Networks multipliers, social media and public health

Another important consequence of thinking about network multipliers in public health is that if an intervention has a particularly large network multiplier, its public health implications may be very large indeed, even if the effect size or even the original prevalence of exposure is modest. This also is perhaps especially relevant given the use of contemporary media, since it has potential both for massive outreach (high prevalence of exposure) and massive spillover/contagion (large network multipliers). Contemporary media, therefore, from news outlets to online social network sites, have the capacity to transform what are in fact relatively small, perhaps even tiny, effects into something with potentially very large public health consequences.

As an example in which public health consequences may be massive even though initial effect sizes are small, consider the increasingly negative content of media communications. There is evidence that the content of media has become increasingly negative and polarizing. The negative content of media is likely in part motivated by the fact that the human brain is more likely to be attracted to, carefully watch and become fixated upon something that is negative than something that is positive, perhaps as an adaptive survival response (a phenomenon often referred to as ‘negativity bias’). Media sources with negative material thus end up with more viewers. There is evidence also that the witnessing of a positive event is more likely to result in someone subsequently acting altruistically towards another,, and that the witnessing of a negative event or violence is more likely to result in more negative actions and behaviours towards others., Finally, evidence continues to emerge that altruistic behaviours are themselves subject to considerable contagion,,: the recipient of an action of goodwill is more likely to go on to do the same. The contagion effects of altruistic action may extend so far that a positive interaction between two persons can travel through a social network by contagion, and ultimately positively affect the actions of two other persons, neither of whom know either person in the original pair.

The consequences of this chain of causation from the witnessing of negative or positive events, through negative or positive personal interactions, and the spread by contagion through a social network, may be very powerful indeed. Whereas the effect size of negative, divisive or polarizing media reporting or social media posts may, at the individual level, be very tiny, the capacity to both reach large numbers (e.g. through a large social media following) and spread massively through a social network (e.g. by sharing and re-posting) may result in social and public health consequences that, at the population level, bring about considerable harm in human interaction, and subsequently also health.
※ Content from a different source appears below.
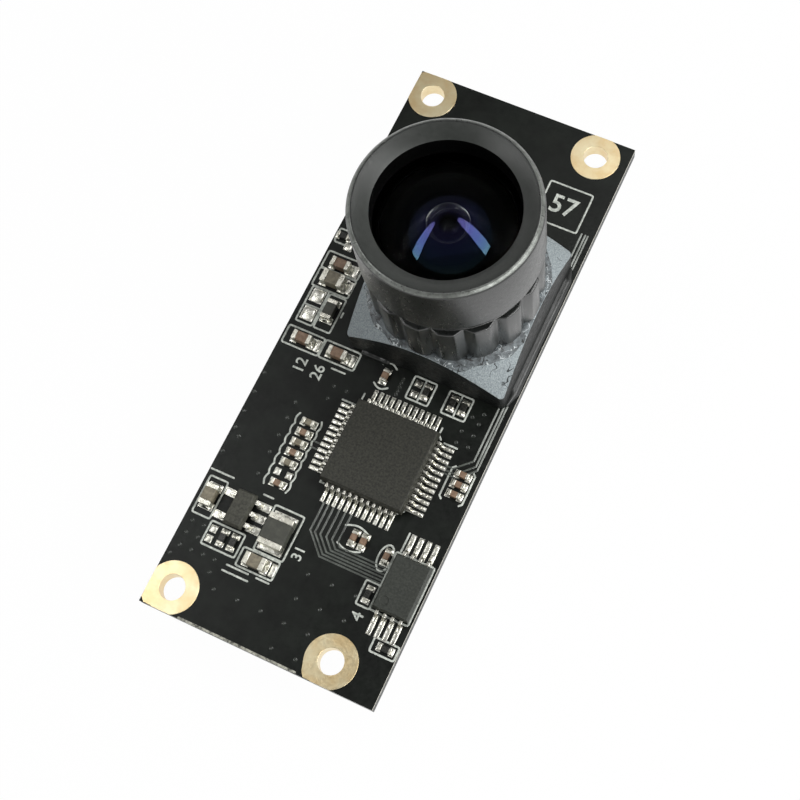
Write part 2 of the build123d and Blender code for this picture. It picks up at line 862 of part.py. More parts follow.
def camera_module():
    """Every piece of the module by name, each a list of separate solids."""
    all_chips = brown_capacitors + beige_capacitors + resistors + ferrite_beads
    crystal_base, crystal_lid = crystal_parts()
    rear_spacer_radius = rear_lens_radius - rear_spacer_wall
    rear_ring_opening = rear_lens_radius - rear_ring_wall
    spacer_opening = second_lens_radius - front_spacer_wall
    recess_floor = top + sensor_height - sensor_recess_depth
    sensor_top = top + sensor_height
    front_spacer_bottom = web_top + second_lens_rim
    stop_bottom = web_bottom - stop_thickness
    bare = [flat_pad(x, y, width, length) for (x, y), width, length in bare_pads]
    return {
        "circuit_board": [circuit_board()],
        "mounting_hole_platings": hole_platings(),
        "solder_pads": package_pads() + chip_pads(all_chips),
        "bare_solder_pads": bare,
        "lens_holder": [lens_holder()],
        "holder_glue_beads": holder_beads(),
        "lens_adhesive_ring": [adhesive_ring()],
        "lens_barrel": [lens_barrel()],
        "front_retaining_ring": [front_retaining_ring()],
        "front_lens": [front_lens()],
        "front_spacer_ring": [
            ring(second_lens_radius, spacer_opening, front_spacer_bottom, front_spacer_height)
        ],
        "second_lens": [second_lens()],
        "aperture_stop": [ring(stop_radius, stop_hole_radius, stop_bottom, stop_thickness)],
        "third_lens": [third_lens()],
        "rear_spacer_ring": [ring(rear_lens_radius, rear_spacer_radius, rear_lens_top, rear_spacer_height)],
        "rear_lens": [rear_lens()],
        "rear_retaining_ring": [
            ring(rear_lens_radius, rear_ring_opening, rear_ring_top - rear_ring_height, rear_ring_height)
        ],
        "infrared_filter": [block(lens_x, lens_y, filter_seat, filter_width, filter_width, filter_thickness)],
        "image_sensor_package": [sensor_package()],
        "image_sensor_die": [block(lens_x, lens_y, recess_floor, die_width, die_length, die_thickness)],
        "sensor_cover_glass": [
            block(lens_x, lens_y, sensor_top, cover_glass_width, cover_glass_width, cover_glass_thickness)
        ],
        "controller_body": [
            moulded_body(
                controller_x, controller_y, controller_standoff, controller_width, controller_width,
                controller_height,
            )
        ],
        "controller_leads": controller_leads(),
        "memory_chip_body": [memory_body()],
        "memory_chip_leads": memory_leads(),
        "regulator_body": [
            moulded_body(
                regulator_x, regulator_y, regulator_standoff, regulator_width, regulator_length,
                regulator_height,
            )
        ],
        "regulator_leads": regulator_leads(),
        "inductor_core": [inductor_core()],
        "inductor_terminals": inductor_terminals(),
        "brown_capacitor_bodies": chip_bodies(brown_capacitors),
        "beige_capacitor_bodies": chip_bodies(beige_capacitors),
        "capacitor_end_caps": chip_end_caps(brown_capacitors + beige_capacitors),
        "resistor_bodies": chip_bodies(resistors),
        "resistor_end_caps": chip_end_caps(resistors),
        "ferrite_bead_body": chip_bodies(ferrite_beads),
        "ferrite_bead_end_caps": chip_end_caps(ferrite_beads),
        "connector_housing": [connector_housing()],
        "connector_contacts": connector_contacts(),
        "connector_anchor_tabs": connector_anchor_tabs(),
        "crystal_base": [crystal_base],
        "crystal_lid": [crystal_lid],
        "underside_capacitor_bodies": underside(chip_bodies(underside_capacitors)),
        "underside_capacitor_end_caps": underside(chip_end_caps(underside_capacitors)),
        "underside_solder_pads": underside(chip_pads(underside_capacitors)),
    }


os.makedirs("parts", exist_ok=True)
for name, shapes in camera_module().items():
    solids = [solid for shape in shapes for solid in shape.solids()]
    piece = solids[0] if len(solids) == 1 else Compound(solids)
    export_step(piece, os.path.join("parts", name + ".step"))
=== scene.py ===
# Camera module: a narrow circuit board with a fluted wide-angle lens in a square holder,
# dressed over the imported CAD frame. Lengths are millimetres in the frame's axes unless a
# name says otherwise: +Z out through the lens, +Y towards the board's lens end.
import logging
import math
from collections.abc import Callable
from dataclasses import dataclass
from enum import Enum
from functools import partial

import bmesh
import bpy
import numpy as np
from mathutils import Matrix, Vector


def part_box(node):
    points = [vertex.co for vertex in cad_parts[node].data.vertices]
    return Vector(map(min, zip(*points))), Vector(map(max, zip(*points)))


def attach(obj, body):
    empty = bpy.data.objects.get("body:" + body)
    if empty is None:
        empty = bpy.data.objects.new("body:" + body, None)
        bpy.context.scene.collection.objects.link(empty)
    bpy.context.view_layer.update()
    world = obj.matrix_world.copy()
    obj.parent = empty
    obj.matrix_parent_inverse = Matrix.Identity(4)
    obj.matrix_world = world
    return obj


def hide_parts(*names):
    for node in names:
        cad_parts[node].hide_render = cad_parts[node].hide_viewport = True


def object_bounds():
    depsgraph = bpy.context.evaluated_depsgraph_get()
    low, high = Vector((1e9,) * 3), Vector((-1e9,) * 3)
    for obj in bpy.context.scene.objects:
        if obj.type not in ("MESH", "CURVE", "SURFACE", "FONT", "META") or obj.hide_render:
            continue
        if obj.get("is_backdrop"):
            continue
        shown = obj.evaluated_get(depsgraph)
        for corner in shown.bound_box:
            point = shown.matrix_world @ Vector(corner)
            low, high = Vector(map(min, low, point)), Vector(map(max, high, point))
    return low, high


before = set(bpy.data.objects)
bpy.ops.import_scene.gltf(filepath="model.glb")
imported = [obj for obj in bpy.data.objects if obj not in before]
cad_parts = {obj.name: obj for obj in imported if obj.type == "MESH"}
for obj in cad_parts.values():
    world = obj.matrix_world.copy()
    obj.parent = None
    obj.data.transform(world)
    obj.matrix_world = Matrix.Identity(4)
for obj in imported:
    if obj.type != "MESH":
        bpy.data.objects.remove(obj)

MM = 0.001
BODY = "root"
log = logging.getLogger("camera_module")


def linear(code: str) -> tuple[float, float, float, float]:
    """Turn an sRGB hex colour into linear RGBA.

    Args:
        code: colour such as "#1c1f1c".

    Returns:
        Linear red, green, blue and an alpha of 1.
    """
    channels = np.array([int(code[start:start + 2], 16) for start in (1, 3, 5)]) / 255
    values = np.where(channels <= 0.04045, channels / 12.92, ((channels + 0.055) / 1.055) ** 2.4)
    return (*values.tolist(), 1.0)


def add_node(tree: bpy.types.NodeTree, kind: str, inputs: dict, output: int | str = 0,
             **settings) -> bpy.types.NodeSocket | None:
    """Add a node with its settings and links.

    Args:
        tree: node tree that gets the node.
        kind: Blender's name of the node type.
        inputs: socket name or index to a plain value, or to the socket that feeds it.
        output: name or index of the output that is wanted.
        settings: attributes of the node.

    Returns:
        That output, or None for a node without outputs.
    """
    node = tree.nodes.new(kind)
    for name, value in settings.items():
        setattr(node, name, value)
    for key, value in inputs.items():
        if isinstance(value, bpy.types.NodeSocket):
            tree.links.new(value, node.inputs[key])
        else:
            node.inputs[key].default_value = value
    return node.outputs[output] if len(node.outputs) else None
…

Media reporting of negative events does have an important role in bringing awareness of society’s problems and ills. However, in light of the very strong spillover and contagion, greater effort should perhaps also be given to balance negative reports with those that comment upon what is good in the community or what individuals or groups are doing to bring about a better world. Given the available empirical evidence, it seems that small changes in reporting practices could have substantial beneficial impacts.

Funding

This research was supported by the National Institutes of Health of the United States (grant R01CA222147).

Conflict of Interest: none declared.